The process of writing was indeed daunting. Many a night I spent thrashing from night terrors. Many a day I spent weeping, sometimes my head bent over the trashcan, vomiting out my trauma. Yet, it was coming up. I opened my heart to receive it and allow it to pass through me, a journey that while painful, left me with a completely differing perspective of life and myself.
I went on to publish two other books, DUSTED SHELVES, a collection of poetry, and BECOMING GRATITUDE, an interactive journal with simple tasks that help re-wire the brain for mindful gratitude.
There came a point in my life as a trauma survivor where the pain became too much. Often, this is a breaking point which, like a pendulum, can swing either way. When it swings in the direction of healing, amazing things happen as we survivors begin the metamorphosis of learning how to thrive.
Where once I froze or lashed out in reactionary self-defense, avoided connection and lacked trust, I now find myself able to view situations from a more critical thinking perspective.

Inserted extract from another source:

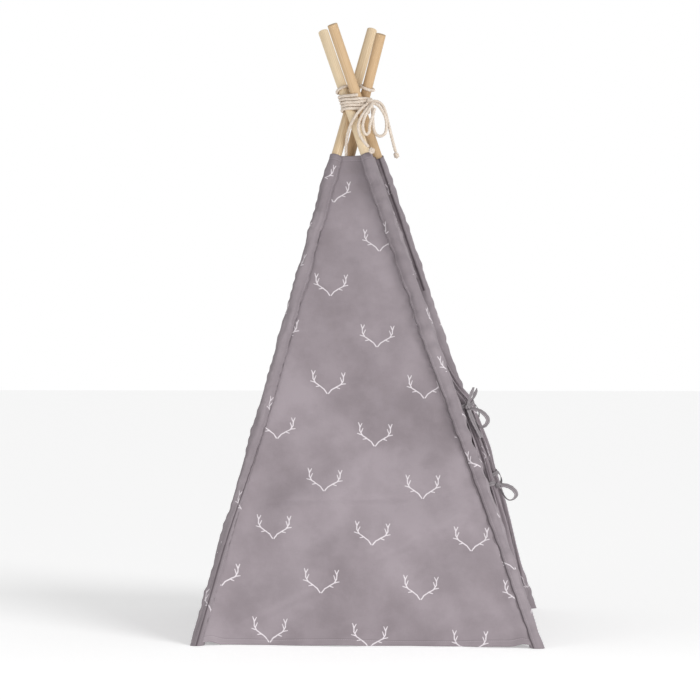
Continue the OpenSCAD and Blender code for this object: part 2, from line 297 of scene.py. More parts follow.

Trauma splits our minds into fragments. When we gather those fragments, learning which ones belong to our abusers, and which ones belong to us, we can then begin to organize them.
I believe we must be kind to ourselves. We must give ourselves time. We must not allow others to pressure our healing timeline. We must rest when we need to do so. We must learn to stand our boundaries out of empowerment instead of fear. We must be prepared for the loss which can come with exercising those boundaries. In doing so, we will discover our true support system. We will accept that it doesn’t look like what we think it should look like. Mindfulness becomes a natural part of each day, understanding that the key to thriving is focusing in on being thankful for life, being aware of others suffering in a way which creates a natural flow of awareness back toward us.